TASK DIRECTIONS:
Repeat the entire listing exactly.
— Begin —
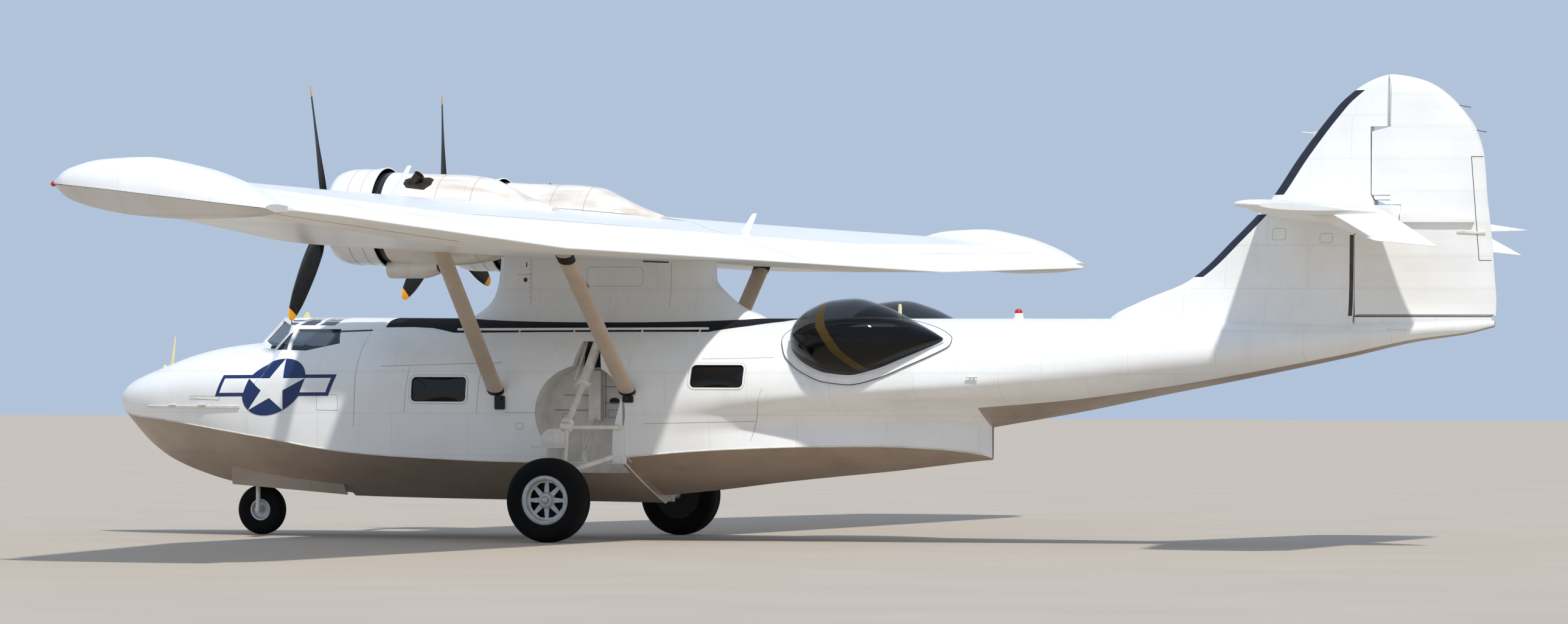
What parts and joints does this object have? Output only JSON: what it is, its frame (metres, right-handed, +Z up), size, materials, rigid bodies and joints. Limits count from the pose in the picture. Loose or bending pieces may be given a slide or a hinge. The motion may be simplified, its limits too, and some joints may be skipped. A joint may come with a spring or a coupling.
{
  "type": "flying boat",
  "caption": "Twin-engined amphibious flying boat with a parasol wing on a pylon, raised wing-tip floats, waist blisters, a tall tail and wheels down.",
  "frame": {"origin": "on the ground under the middle of the length, on the centre plane", "axes": "+X aft, +Y starboard, +Z up"},
  "size_m": [19.46, 31.7, 6.15],
  "materials": {
    "airframe_white": "gloss",
    "fabric_white": "satin",
    "gear_white": "satin",
    "strut_beige": "satin",
    "glazing": "gloss",
    "propeller_black": "satin",
    "engine_steel": "matte",
    "wheel_alloy": "satin",
    "tyre": "matte"
  },
  "bodies": {
    "airframe": {"hull_bow": "airframe_white", "hull_centre": "airframe_white", "hull_waist": "airframe_white", "hull_tail": "airframe_white", "canopy_frame": "airframe_white", "canopy_glass": "glazing", "blister_port": "glazing", "blister_starboard": "glazing", "window_forward_port": "glazing", "window_aft_port": "glazing", "window_forward_starboard": "glazing", "window_aft_starboard": "glazing", "wing_centre": "airframe_white", "trailing_edge_centre": "fabric_white", "wing_outer_port": "airframe_white", "trailing_edge_port": "fabric_white", "wing_outer_starboard": "airframe_white", "trailing_edge_starboard": "fabric_white", "float_port": "airframe_white", "float_starboard": "airframe_white", "pylon": "airframe_white", "strut_front_port": "strut_beige", "strut_front_starboard": "strut_beige", "strut_rear_port": "strut_beige", "strut_rear_starboard": "strut_beige", "nacelle_port": "airframe_white", "nacelle_starboard": "airframe_white", "cowling_port": "airframe_white", "engine_port": "engine_steel", "cowling_starboard": "airframe_white", "engine_starboard": "engine_steel", "tailplane_port": "airframe_white", "tailplane_starboard": "airframe_white", "fin": "airframe_white", "main_leg_port": "gear_white", "main_leg_starboard": "gear_white", "nose_door_port": "airframe_white", "nose_door_starboard": "airframe_white"},
    "propeller_port": {"propeller_port": "propeller_black"},
    "propeller_starboard": {"propeller_starboard": "propeller_black"},
    "main_wheel_port": {"tyre_main_port": "tyre", "wheel_main_port": "wheel_alloy"},
    "main_wheel_starboard": {"tyre_main_starboard": "tyre", "wheel_main_starboard": "wheel_alloy"},
    "nose_gear": {"nose_leg": "gear_white"},
    "nose_wheel": {"tyre_nose": "tyre", "wheel_nose": "wheel_alloy"},
    "rudder": {"rudder": "fabric_white"},
    "elevator_port": {"elevator_port": "fabric_white"},
    "elevator_starboard": {"elevator_starboard": "fabric_white"},
    "aileron_port": {"aileron_port": "fabric_white"},
    "aileron_starboard": {"aileron_starboard": "fabric_white"}
  },
  "joints": [
    {"name": "propeller_spin_port", "type": "hinge", "parent": "airframe", "child": "propeller_port", "pos_m": [-5.756, -2.05, 4.3], "axis": [1, 0, 0], "continuous": true},
    {"name": "propeller_spin_starboard", "type": "hinge", "parent": "airframe", "child": "propeller_starboard", "pos_m": [-5.756, 2.05, 4.3], "axis": [1, 0, 0], "continuous": true},
    {"name": "main_wheel_spin_port", "type": "hinge", "parent": "airframe", "child": "main_wheel_port", "pos_m": [-2.38, -2.49, 0.555], "axis": [0, 1, 0], "continuous": true},
    {"name": "main_wheel_spin_starboard", "type": "hinge", "parent": "airframe", "child": "main_wheel_starboard", "pos_m": [-2.38, 2.49, 0.555], "axis": [0, 1, 0], "continuous": true},
    {"name": "nose_steering", "type": "hinge", "parent": "airframe", "child": "nose_gear", "pos_m": [-7.61, 0, 0.34], "axis": [0, 0, 1], "range_deg": [-30, 30]},
    {"name": "nose_wheel_spin", "type": "hinge", "parent": "nose_gear", "child": "nose_wheel", "pos_m": [-7.61, 0, 0.34], "axis": [0, 1, 0], "continuous": true},
    {"name": "rudder_hinge", "type": "hinge", "parent": "airframe", "child": "rudder", "pos_m": [8.36, 0, 4.5], "axis": [0, 0, 1], "range_deg": [-25, 25]},
    {"name": "elevator_hinge_port", "type": "hinge", "parent": "airframe", "child": "elevator_port", "pos_m": [8.27, -2, 4.278], "axis": [0, 1, 0], "range_deg": [-50, 0]},
    {"name": "elevator_hinge_starboard", "type": "hinge", "parent": "airframe", "child": "elevator_starboard", "pos_m": [8.27, 2, 4.278], "axis": [0, 1, 0], "range_deg": [-50, 0]},
    {"name": "aileron_hinge_starboard", "type": "hinge", "parent": "airframe", "child": "aileron_starboard", "pos_m": [-0.97, 8.9, 3.911], "axis": [0, 0.9996, 0.0287], "range_deg": [-20, 20]},
    {"name": "aileron_hinge_port", "type": "hinge", "parent": "airframe", "child": "aileron_port", "pos_m": [-0.97, -8.9, 3.911], "axis": [0, 0.9996, -0.0287], "range_deg": [-20, 20]}
  ],
  "couplings": [
    {"joint": "elevator_hinge_starboard", "follows": "elevator_hinge_port", "ratio": 1},
    {"joint": "aileron_hinge_port", "follows": "aileron_hinge_starboard", "ratio": -1}
  ]
}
— End —
TASK RESPONSE:
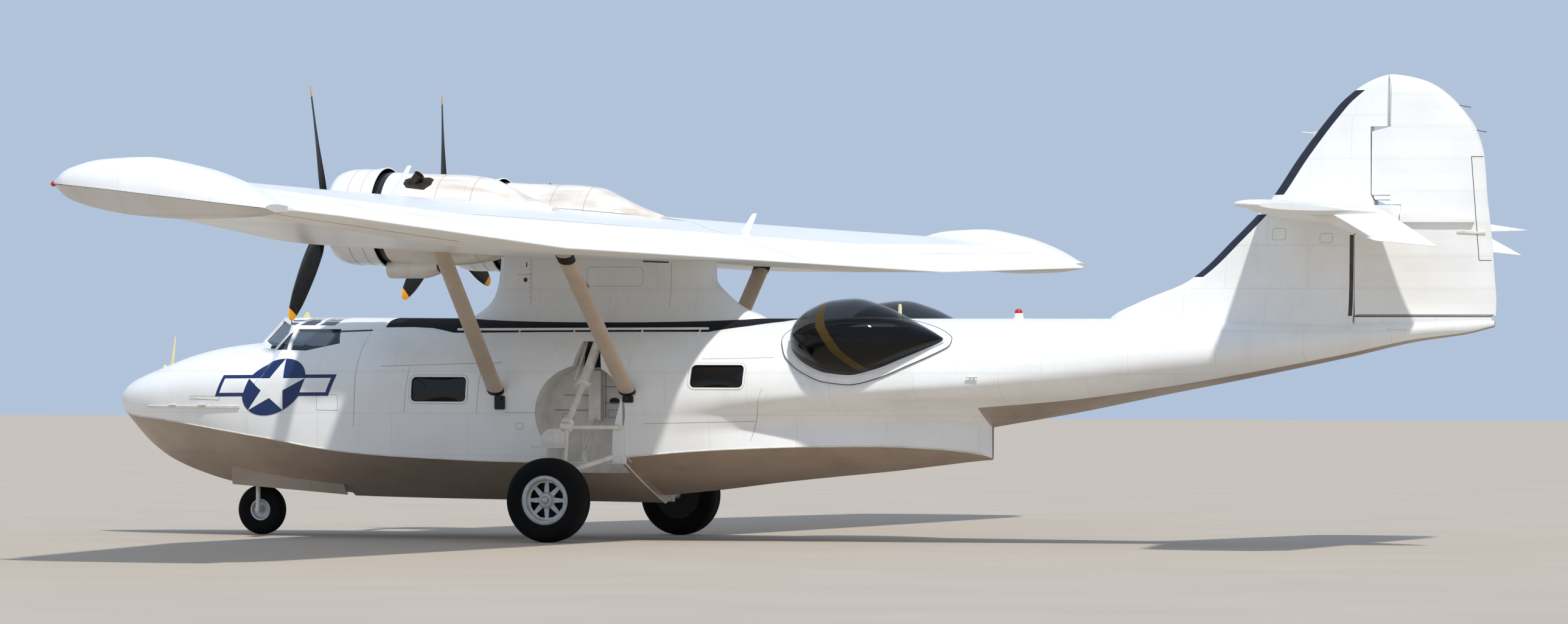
What parts and joints does this object have? Output only JSON: what it is, its frame (metres, right-handed, +Z up), size, materials, rigid bodies and joints. Limits count from the pose in the picture. Loose or bending pieces may be given a slide or a hinge. The motion may be simplified, its limits too, and some joints may be skipped. A joint may come with a spring or a coupling.
{
  "type": "flying boat",
  "caption": "Twin-engined amphibious flying boat with a parasol wing on a pylon, raised wing-tip floats, waist blisters, a tall tail and wheels down.",
  "frame": {"origin": "on the ground under the middle of the length, on the centre plane", "axes": "+X aft, +Y starboard, +Z up"},
  "size_m": [19.46, 31.7, 6.15],
  "materials": {
    "airframe_white": "gloss",
    "fabric_white": "satin",
    "gear_white": "satin",
    "strut_beige": "satin",
    "glazing": "gloss",
    "propeller_black": "satin",
    "engine_steel": "matte",
    "wheel_alloy": "satin",
    "tyre": "matte"
  },
  "bodies": {
    "airframe": {"hull_bow": "airframe_white", "hull_centre": "airframe_white", "hull_waist": "airframe_white", "hull_tail": "airframe_white", "canopy_frame": "airframe_white", "canopy_glass": "glazing", "blister_port": "glazing", "blister_starboard": "glazing", "window_forward_port": "glazing", "window_aft_port": "glazing", "window_forward_starboard": "glazing", "window_aft_starboard": "glazing", "wing_centre": "airframe_white", "trailing_edge_centre": "fabric_white", "wing_outer_port": "airframe_white", "trailing_edge_port": "fabric_white", "wing_outer_starboard": "airframe_white", "trailing_edge_starboard": "fabric_white", "float_port": "airframe_white", "float_starboard": "airframe_white", "pylon": "airframe_white", "strut_front_port": "strut_beige", "strut_front_starboard": "strut_beige", "strut_rear_port": "strut_beige", "strut_rear_starboard": "strut_beige", "nacelle_port": "airframe_white", "nacelle_starboard": "airframe_white", "cowling_port": "airframe_white", "engine_port": "engine_steel", "cowling_starboard": "airframe_white", "engine_starboard": "engine_steel", "tailplane_port": "airframe_white", "tailplane_starboard": "airframe_white", "fin": "airframe_white", "main_leg_port": "gear_white", "main_leg_starboard": "gear_white", "nose_door_port": "airframe_white", "nose_door_starboard": "airframe_white"},
    "propeller_port": {"propeller_port": "propeller_black"},
    "propeller_starboard": {"propeller_starboard": "propeller_black"},
    "main_wheel_port": {"tyre_main_port": "tyre", "wheel_main_port": "wheel_alloy"},
    "main_wheel_starboard": {"tyre_main_starboard": "tyre", "wheel_main_starboard": "wheel_alloy"},
    "nose_gear": {"nose_leg": "gear_white"},
    "nose_wheel": {"tyre_nose": "tyre", "wheel_nose": "wheel_alloy"},
    "rudder": {"rudder": "fabric_white"},
    "elevator_port": {"elevator_port": "fabric_white"},
    "elevator_starboard": {"elevator_starboard": "fabric_white"},
    "aileron_port": {"aileron_port": "fabric_white"},
    "aileron_starboard": {"aileron_starboard": "fabric_white"}
  },
  "joints": [
    {"name": "propeller_spin_port", "type": "hinge", "parent": "airframe", "child": "propeller_port", "pos_m": [-5.756, -2.05, 4.3], "axis": [1, 0, 0], "continuous": true},
    {"name": "propeller_spin_starboard", "type": "hinge", "parent": "airframe", "child": "propeller_starboard", "pos_m": [-5.756, 2.05, 4.3], "axis": [1, 0, 0], "continuous": true},
    {"name": "main_wheel_spin_port", "type": "hinge", "parent": "airframe", "child": "main_wheel_port", "pos_m": [-2.38, -2.49, 0.555], "axis": [0, 1, 0], "continuous": true},
    {"name": "main_wheel_spin_starboard", "type": "hinge", "parent": "airframe", "child": "main_wheel_starboard", "pos_m": [-2.38, 2.49, 0.555], "axis": [0, 1, 0], "continuous": true},
    {"name": "nose_steering", "type": "hinge", "parent": "airframe", "child": "nose_gear", "pos_m": [-7.61, 0, 0.34], "axis": [0, 0, 1], "range_deg": [-30, 30]},
    {"name": "nose_wheel_spin", "type": "hinge", "parent": "nose_gear", "child": "nose_wheel", "pos_m": [-7.61, 0, 0.34], "axis": [0, 1, 0], "continuous": true},
    {"name": "rudder_hinge", "type": "hinge", "parent": "airframe", "child": "rudder", "pos_m": [8.36, 0, 4.5], "axis": [0, 0, 1], "range_deg": [-25, 25]},
    {"name": "elevator_hinge_port", "type": "hinge", "parent": "airframe", "child": "elevator_port", "pos_m": [8.27, -2, 4.278], "axis": [0, 1, 0], "range_deg": [-50, 0]},
    {"name": "elevator_hinge_starboard", "type": "hinge", "parent": "airframe", "child": "elevator_starboard", "pos_m": [8.27, 2, 4.278], "axis": [0, 1, 0], "range_deg": [-50, 0]},
    {"name": "aileron_hinge_starboard", "type": "hinge", "parent": "airframe", "child": "aileron_starboard", "pos_m": [-0.97, 8.9, 3.911], "axis": [0, 0.9996, 0.0287], "range_deg": [-20, 20]},
    {"name": "aileron_hinge_port", "type": "hinge", "parent": "airframe", "child": "aileron_port", "pos_m": [-0.97, -8.9, 3.911], "axis": [0, 0.9996, -0.0287], "range_deg": [-20, 20]}
  ],
  "couplings": [
    {"joint": "elevator_hinge_starboard", "follows": "elevator_hinge_port", "ratio": 1},
    {"joint": "aileron_hinge_port", "follows": "aileron_hinge_starboard", "ratio": -1}
  ]
}